Enhancing trichromatic color experience for color-deficient observers through gamut reconstruction and mapping

Color vision deficiency (CVD) affects over 200 million people globally, impairing their ability to perceive and distinguish colors, which hampers performance in color-related tasks. Therefore, developing technologies that enable color-deficient observers (CDOs) to experience colors similarly to color-normal observers (CNOs) is of great importance. In this work, we propose a novel technology that can provide CDOs with a normal trichromatic color experience through a three-stage process.
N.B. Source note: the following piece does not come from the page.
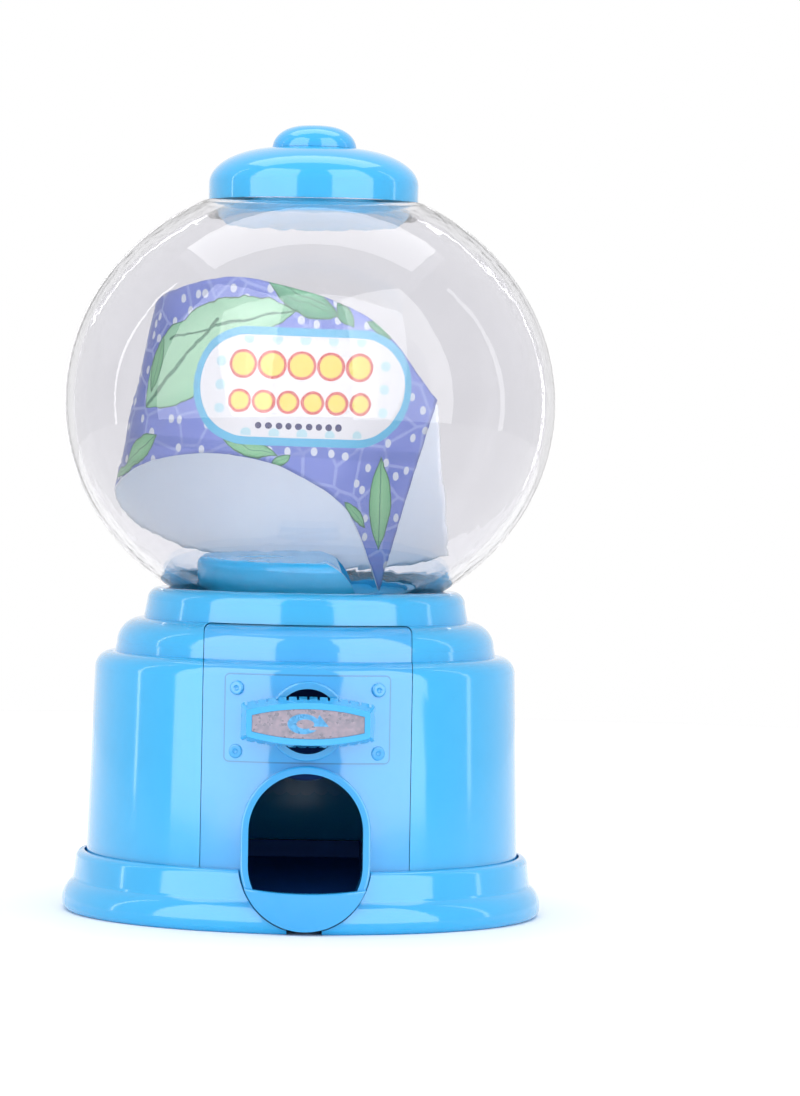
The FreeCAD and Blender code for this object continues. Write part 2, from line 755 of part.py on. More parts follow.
def globe_half(front):
    bulb = turned(globe_outline())
    if front:
        return bulb.common(box(-60, 60, -60, -globe_seam / 2, 0, 150))
    return bulb.common(box(-60, 60, globe_seam / 2, 60, 0, 150))


def lid_cap():
    z0 = globe_seat_z
    z_band = z0 + lid_band_h
    z_top = z0 + lid_h
    edges = [
        line((0, z0), (lid_r, z0)),
        line((lid_r, z0), (lid_r, z_band)),
        round_corner((lid_crown_r, z_band), lid_r - lid_crown_r, lid_h - lid_band_h),
        line((lid_crown_r, z_top), (0, z_top)),
        line((0, z_top), (0, z0)),
    ]
    in_r = lid_r - lid_wall
    hollow_edges = [
        line((0, z0 - 1), (in_r, z0 - 1)),
        line((in_r, z0 - 1), (in_r, z_band)),
        round_corner((lid_crown_r, z_band), in_r - lid_crown_r, lid_h - lid_band_h - lid_wall),
        line((lid_crown_r, z_top - lid_wall), (0, z_top - lid_wall)),
        line((0, z_top - lid_wall), (0, z0 - 1)),
    ]
    cap = turned(edges).cut(turned(hollow_edges))
    return cap.cut(post(finial_stem_r + screw_fit, 0, 0, z_top - 5, z_top + 1))


def lid_finial():
    z = globe_seat_z + lid_h
    edges = [
        line((0, z), (finial_r, z)),
        round_corner((finial_flat_r, z), finial_r - finial_flat_r, finial_h),
        line((finial_flat_r, z + finial_h), (0, z + finial_h)),
        line((0, z + finial_h), (0, z)),
    ]
    return turned(edges).fuse(post(finial_stem_r, 0, 0, z - finial_stem_len, z)).removeSplitter()


def lid_plug():
    """The cup under the lid that stops the globe's mouth, closed and flat below."""
    z0 = globe_seat_z - plug_drop
    z1 = globe_seat_z - 0.1
    z2 = globe_seat_z + plug_rise
    bend = ((plug_r + plug_tip_r) / 2 + 0.28, z0 + plug_drop * 0.45)
    turn = plug_edge * (1 - math.sqrt(0.5))
    floor_z = z0 + plug_floor_t
    edges = [
        line((0, z0), (plug_tip_r - plug_edge, z0)),
        arc((plug_tip_r - plug_edge, z0), (plug_tip_r - turn, z0 + turn), (plug_tip_r, z0 + plug_edge)),
        arc((plug_tip_r, z0 + plug_edge), bend, (plug_r, z1)),
        line((plug_r, z1), (plug_top_r, z1)),
        line((plug_top_r, z1), (plug_top_r, z2)),
        line((plug_top_r, z2), (plug_tip_r - plug_wall, z2)),
        line((plug_tip_r - plug_wall, z2), (plug_tip_r - plug_wall, floor_z)),
        line((plug_tip_r - plug_wall, floor_z), (0, floor_z)),
        line((0, floor_z), (0, z0)),
    ]
    return turned(edges)


# The card's two long edges, from its near end round the left to its far end, for a
# globe of the inside sizes above. They grow and rise with the globe.
card_top = (
    V(22.0, -14, 91.3), V(12.6, -20.5, 103.0), V(4.8, -23, 107.6), V(-4.8, -24, 110.4),
    V(-14.3, -21.5, 111.9), V(-24.0, -14, 109.9), V(-28.0, -3, 107.2), V(-24.5, 9, 101),
    V(-12, 18, 95.5), V(4, 20.5, 92.5), V(15, 17, 91.3), V(23.4, 12, 90.9),
)
card_low = (
    V(12.4, -14, 58.1), V(6.7, -20.0, 71.4), V(-1.3, -22.5, 77.3), V(-8.2, -23, 80.1),
    V(-18.7, -20.5, 81.3), V(-29.5, -12.5, 79.0), V(-34.6, -2, 73.2), V(-28.8, 9.5, 66.0),
    V(-14, 18.8, 60.8), V(2, 20.9, 59.4), V(14, 16.3, 59.4), V(26.0, 7, 62.4),
)


def card_edges(points, inset):
    """One long edge of the card, moved toward the middle of the roll by the inset."""
    curve = Part.BSplineCurve()
    moved = []
    wide = (globe_r - globe_wall) / card_globe_r
    high = (globe_half_h - globe_pole_wall) / card_globe_half_h
    for point in points:
        p = V(point.x * wide, point.y * wide, globe_z + (point.z - card_globe_z) * high)
        middle = V(-3, -1, p.z)
        step = middle - p
        step.normalize()
        moved.append(p + step * inset)
    curve.interpolate(moved)
    return curve.toShape()


def insert_card():
    low_out = card_edges(card_low, 0)
    top_out = card_edges(card_top, 0)
    low_in = card_edges(card_low, card_t)
    top_in = card_edges(card_top, card_t)
    faces = [
        Part.makeRuledSurface(low_out, top_out),
        Part.makeRuledSurface(low_in, top_in),
        Part.makeRuledSurface(low_out, low_in),
        Part.makeRuledSurface(top_out, top_in),
    ]
    for i in (0, -1):
        corners = [low_out.Vertexes[i], top_out.Vertexes[i], top_in.Vertexes[i], low_in.Vertexes[i]]
        near = Part.LineSegment(corners[0].Point, corners[1].Point).toShape()
        far = Part.LineSegment(corners[3].Point, corners[2].Point).toShape()
        faces.append(Part.makeRuledSurface(near, far))
    skin = Part.makeShell(faces)
    skin.sewShape()
    solid = Part.makeSolid(skin)
    if solid.Volume < 0:
        solid.reverse()
    return solid


def base_screws():
    """Four screws up through the tray into the body's posts."""
    screws = []
    for angle in post_angles:
        x, y = on_circle(post_circle_r, angle)
        one = screw(base_screw)
        one.translate(V(x, y, boss_top - 1.6))
        screws.append(one)
    return Part.makeCompound(screws)


def hopper_screws():
    """Three screws up through the hopper's flange into the crown."""
    screws = []
    for angle in hopper_angles:
        x, y = on_circle(hopper_screw_circle_r, angle)
        one = screw(hopper_screw)
        one.translate(V(x, y, hopper_ceiling - hopper_flange_t))
        screws.append(one)
    return Part.makeCompound(screws)


def cradle_screws():
    """Four screws up through the cradle's ears into the saddle's."""
    screws = []
    for x, y in ear_places():
        one = screw(cradle_screw)
        one.translate(V(x, y, dial_z - ear_t))
        screws.append(one)
    return Part.makeCompound(screws)


def chute_screws():
    """Two screws forward through the chute's ears into the panel."""
    x = chute_w / 2 + chute_ear_w / 2
    screws = []
    for side in (-1, 1):
        one = screw(chute_screw)
        one.rotate(V(0, 0, 0), V(1, 0, 0), 90)
        one.translate(V(side * x, chute_ear_y, chute_screw_z))
        screws.append(one)
    return Part.makeCompound(screws)


nodes = {
    "base_tray": base_tray(),
    "body_shell": body_shell(),
    "front_panel": front_panel(),
    "hopper": hopper(),
    "rotor_cradle": rotor_cradle(),
    "dispensing_rotor": dispensing_rotor(),
    "dial_knob": dial_knob(),
    "dial_foil": dial_foil(),
    "dial_screw": screw_in_dial(),
    "chute_slide": chute_slide(),
    "globe_front": globe_half(True),
    "globe_rear": globe_half(False),
    "lid_cap": lid_cap(),
    "lid_finial": lid_finial(),
    "lid_plug": lid_plug(),
    "insert_card": insert_card(),
    "base_screws": base_screws(),
    "hopper_screws": hopper_screws(),
    "cradle_screws": cradle_screws(),
    "chute_screws": chute_screws(),
}

os.makedirs("parts", exist_ok=True)
for name, shape in nodes.items():
    shape.exportStep("parts/" + name + ".step")
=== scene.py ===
import bpy
import math
from mathutils import Matrix, Vector


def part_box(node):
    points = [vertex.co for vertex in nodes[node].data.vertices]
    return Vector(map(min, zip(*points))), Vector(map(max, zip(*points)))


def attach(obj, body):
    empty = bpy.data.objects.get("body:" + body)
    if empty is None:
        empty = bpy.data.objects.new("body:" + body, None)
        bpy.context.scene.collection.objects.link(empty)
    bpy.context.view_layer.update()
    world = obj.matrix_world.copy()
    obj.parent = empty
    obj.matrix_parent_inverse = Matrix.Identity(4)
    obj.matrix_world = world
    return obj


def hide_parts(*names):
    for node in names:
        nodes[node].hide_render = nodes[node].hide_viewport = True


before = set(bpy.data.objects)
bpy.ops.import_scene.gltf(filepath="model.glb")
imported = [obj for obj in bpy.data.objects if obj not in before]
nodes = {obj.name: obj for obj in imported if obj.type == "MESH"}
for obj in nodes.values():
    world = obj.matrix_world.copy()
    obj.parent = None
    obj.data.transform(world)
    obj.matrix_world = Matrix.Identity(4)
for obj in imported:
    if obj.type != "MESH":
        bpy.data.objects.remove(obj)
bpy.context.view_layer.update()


# ---- Base tray, body shell and lid
# The tray-like foot, the three-step body, the lid's cap and the finial, whose stem sits in
# the cap, are injection mouldings in one glossy sky-blue ABS, polished like their mould,
# with the faint flow marks, fine scuffs and handling haze of a toy.

mm = 1000.0  # millimetres in a metre


class Tone:
    """One output of a finish's shader nodes, so that finishes are written as sums."""

    def __init__(self, tree, socket):
        self.tree = tree
        self.socket = socket

    def node(self, kind, settings, **sockets):
        made = self.tree.nodes.new(kind)
        settings = dict(settings)
        stops = settings.pop("stops", None)
        for key, value in settings.items():
            setattr(made, key, value)
        if stops:
            ramp = made.color_ramp
            while len(ramp.elements) < len(stops):
                ramp.elements.new(0.5)
            for element, (place, colour) in zip(ramp.elements, stops):
                element.position = place
                element.color = (*colour, 1)
        for key, value in sockets.items():
            name = key.replace("_", " ")
            slot = [s for s in made.inputs if s.enabled and s.name == name][0]
            if isinstance(value, Tone):
                self.tree.links.new(value.socket, slot)
            else:
                slot.default_value = value
        return Tone(self.tree, [s for s in made.outputs if s.enabled][0])

    def out(self, name):
        return Tone(self.tree, self.socket.node.outputs[name])

    def sum(self, operation, a, b=0.0):
        made = self.tree.nodes.new("ShaderNodeMath")
        made.operation = operation
        for slot, value in zip(made.inputs, (a, b)):
            if isinstance(value, Tone):
                self.tree.links.new(value.socket, slot)
            else:
                slot.default_value = value
        return Tone(self.tree, made.outputs[0])

    def __add__(self, other):
        return self.sum("ADD", self, other)

    def __radd__(self, other):
        return self.sum("ADD", other, self)

    def __sub__(self, other):
        return self.sum("SUBTRACT", self, other)

    def __rsub__(self, other):
        return self.sum("SUBTRACT", other, self)

    def __mul__(self, other):
        return self.sum("MULTIPLY", self, other)

    def __truediv__(self, other):
        return self.sum("DIVIDE", self, other)

    def __or__(self, other):
        return self.sum("MAXIMUM", self, other)

    def __and__(self, other):
        return self.sum("MINIMUM", self, other)

    def size(self):
        """The value without its sign."""
        return self.sum("ABSOLUTE", self)

    def root(self):
        return self.sum("SQRT", self)

    def wrapped(self, span):
        """The value from 0 to span, starting over at each span."""
        return self.sum("FLOORED_MODULO", self, span)

    def ramped(self, low, high):
        """0 below low, 1 above high, a soft step between."""
        return self.node("ShaderNodeMapRange", {"interpolation_type": "SMOOTHSTEP"},
                         Value=self, From_Min=low, From_Max=high, To_Min=0.0, To_Max=1.0)

    def blended(self, a, b):
        """Colour a where this is 0, colour b where it is 1."""
        made = self.tree.nodes.new("ShaderNodeMix")
        made.data_type = "RGBA"
        self.tree.links.new(self.socket, made.inputs[0])
        for slot, value in zip((made.inputs[6], made.inputs[7]), (a, b)):
            if isinstance(value, Tone):
                self.tree.links.new(value.socket, slot)
            else:
                slot.default_value = (*value, 1)
        return Tone(self.tree, made.outputs[2])


def finish(name, coordinates="Object"):
    """A new material, its main shader, and a Tone of the piece's own coordinates."""
    made = bpy.data.materials.new(name)
    made.use_nodes = True
    tree = made.node_tree
    shader = tree.nodes["Principled BSDF"]
    place = tree.nodes.new("ShaderNodeTexCoord")
    return made, shader, Tone(tree, place.outputs[coordinates])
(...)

First, a physiologically-based CVD simulation model is employed to estimate the perceivable color gamut for CDOs, considering the display backlight spectrum, and the type and degree of deficiency. Second, an optimized backlight spectrum is designed to reconstruct the color gamut of displays for CDOs, ensuring its coverage to encompass the standard color gamut such as sRGB. Finally, images are mapped from the gamut of CNOs to the reconstructed gamut of CDOs, enabling them to perceive colors in a manner that closely approximates normal trichromatic vision. Simulation results demonstrate that the proposed technology enables CDOs to perceive a wider range of colors, potentially surpassing the sRGB gamut. Quantitative image quality evaluations show significant improvements in contrast, naturalness, and chromaticity of the enhanced images, particularly for CDOs with mild to moderate deficiencies. In addition, a trade-off strategy is introduced to balance color gamut enhancement and spectral luminous efficacy, providing guidance for designing optimized backlight spectra. This technology has the potential for integration into display systems and wearable devices, offering real-time trichromatic color experience for CDOs.